Последний разговор с Назымом (Тулякова-Хикмет) - страница 29

Я привыкла видеть тебя разным – озабоченным, радостным, взволнованным, естественным. Сейчас же… Что-то развеялось, и на душе тускло, нехорошо. Домой, домой. Скорее домой…

Всплыло в памяти зачем-то первое наше лето 1956 года. Помнишь, по твоему зову, Назым, мы с Валентиной Брумберг приехали к тебе на дачу?

Ты уже несколько недель тяжело болел, и по Москве ходили разговоры, будто умираешь от антибиотиков. Ты прислал на студию шофера с запиской и попросил его не приезжать без нас. Стояло лето. На дворе пекло солнце. Ты лежал в маленькой спальне. Едва мы вошли – с ног сбила невыносимая духота: окна и форточки наглухо закупорены. Почему здесь всегда было так душно?

Ты лежал на высоких подушках потный, в шерстяном белье. Печальные глаза смертника.

Не могу смотреть в глаза умирающему —

стыжусь.

Жить мне кажется чем-то преступным,

если кто-нибудь рядом со мною прощается с жизнью, —

напишешь ты позже в стихотворении «Новогодняя елка».

Вот примерно эти же чувства охватили нас тогда. Твои тонкие руки вытянулись поверх теплого одеяла. Знаешь, я заметила, что руки всегда выдавали состояние твоего духа.

Кожа сплошь покрыта язвами. Некомпетентность домашнего врача чуть не обернулась трагедией – она переколола тебя пенициллином и спровоцировала болезнь крови, которую у нас лечить не могли. Мы слышали, что многие пытались достать для тебя за границей необходимое лекарство. Друзей хватало, да в ту пору даже у самых именитых из них практически не было контактов с иностранными коллегами.

Господи, как ты был плох, как измучен!

Ты тяжело и редко дышал. А за окнами буйствовало лето. Ели, сосны, березы раскачивались за твоими двойными стеклами. Зелень леса была нестерпимо яркой, а небо синее-синее, как на американской кинопленке. Рядом с летней благодатью ты выглядел большой умирающей рыбой, пленником потных подушек и жаркого одеяла, своей слабости, своей грусти, своей обреченности.

Мы стояли, склонившись над тобой. Никто из снующих за спинами «нянек» не предложил нам стула. Ты пригласил нас сесть на край кровати. Мы сели.

– Ну, миленькие, расскажите, что нового у вас?
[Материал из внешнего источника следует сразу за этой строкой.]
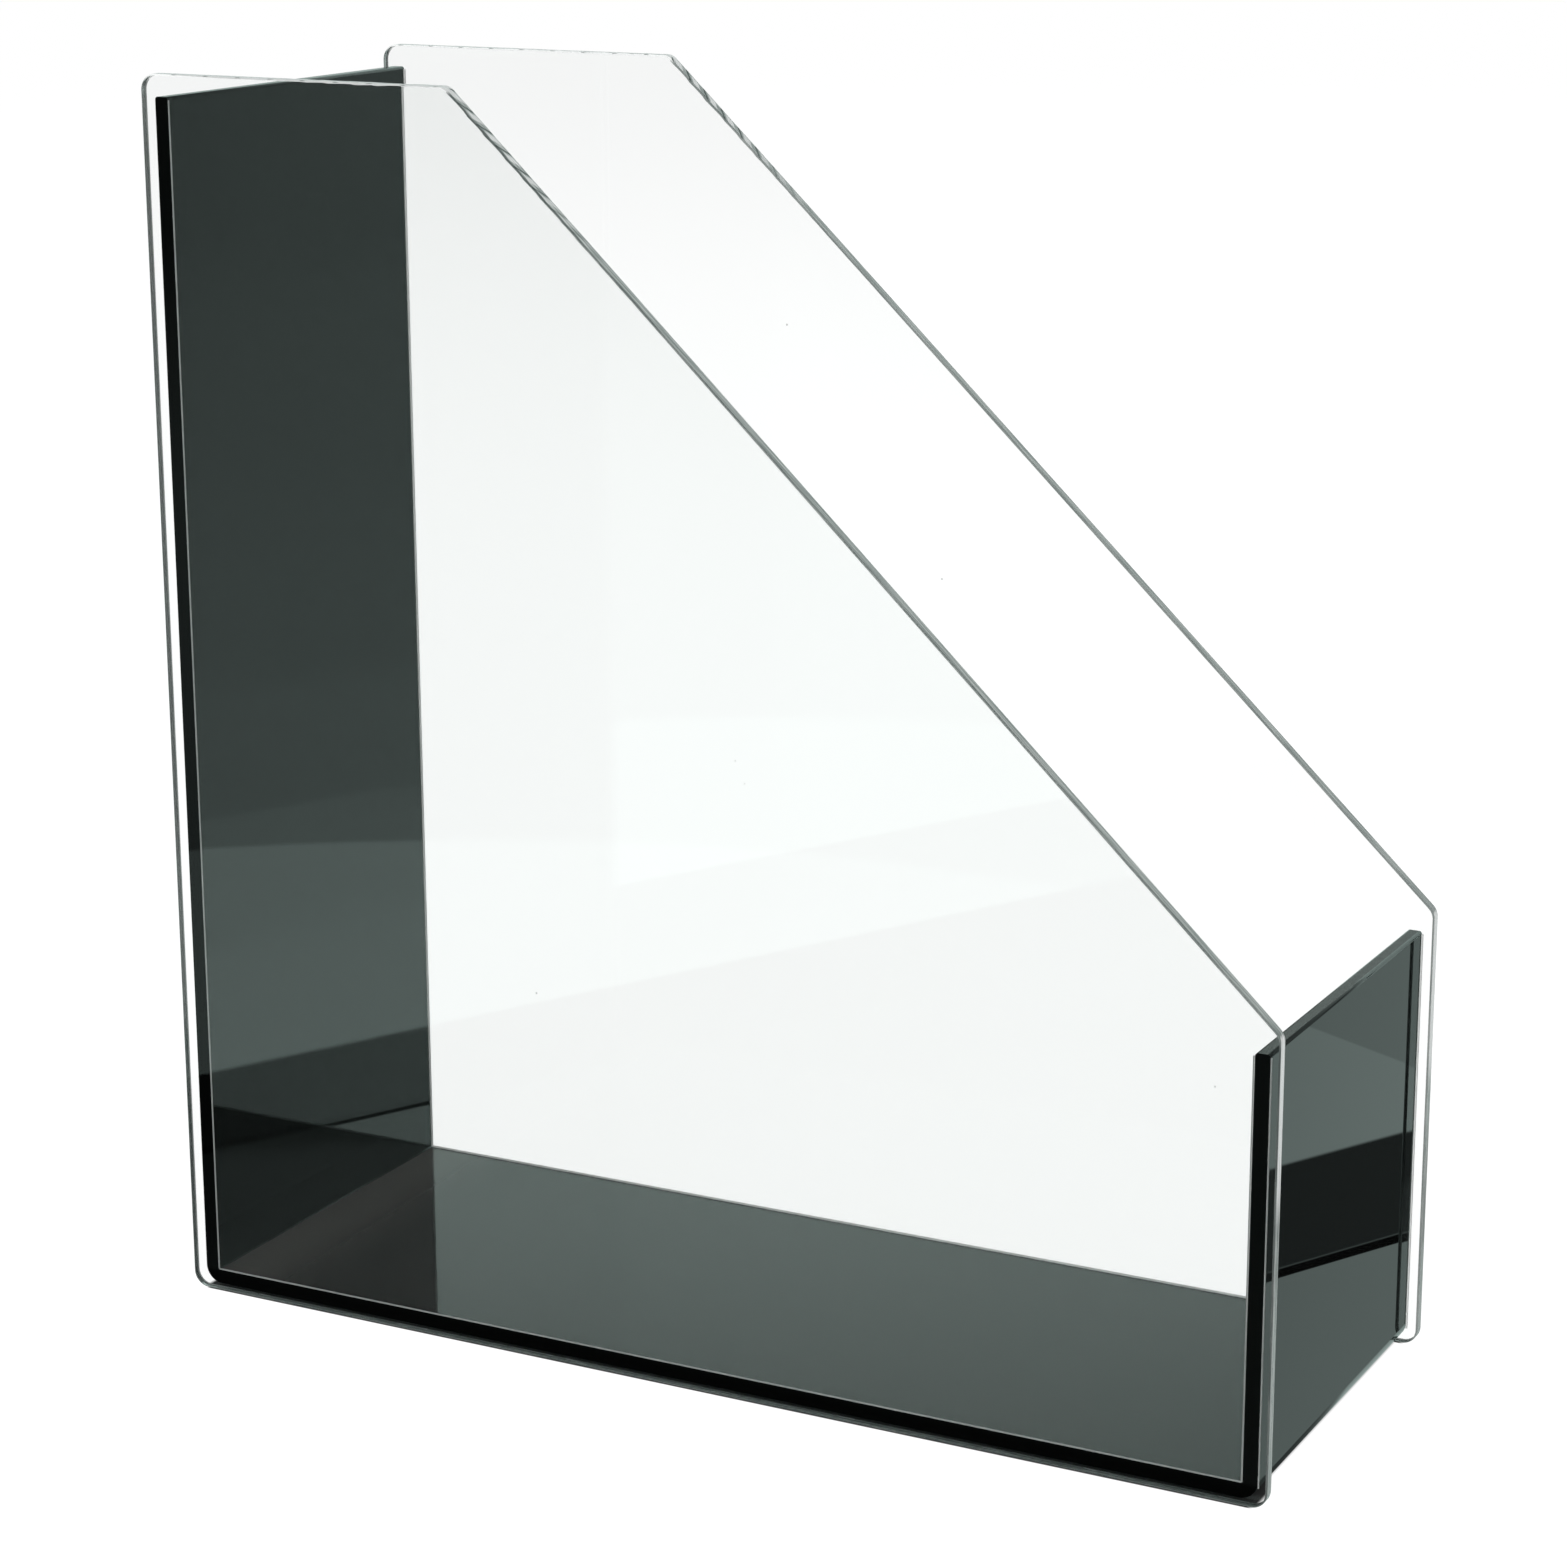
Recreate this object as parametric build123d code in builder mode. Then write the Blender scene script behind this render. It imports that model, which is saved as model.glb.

Мы болтали о том о сем, пытались шутить и веселить тебя, притворялись как могли, но от этого притворства нам самим было жутко, и, казалось, ты это понимал. Врачиха упредила нас – не засиживаться. Демонстративно забралась с ногами на соседнюю кровать, подняла юбки, заголила ноги и принялась – в метре от нас – ковыряться в пальцах, стричь на ногах ногти…

Старая московская интеллигентка Валентина Брумберг, сраженная абсурдом происходящего, начала от возмущения по-настоящему задыхаться. Ты перехватил ее взгляд и так же, глазами попросил не обращать внимания. Тут, мол, ничего не поделаешь.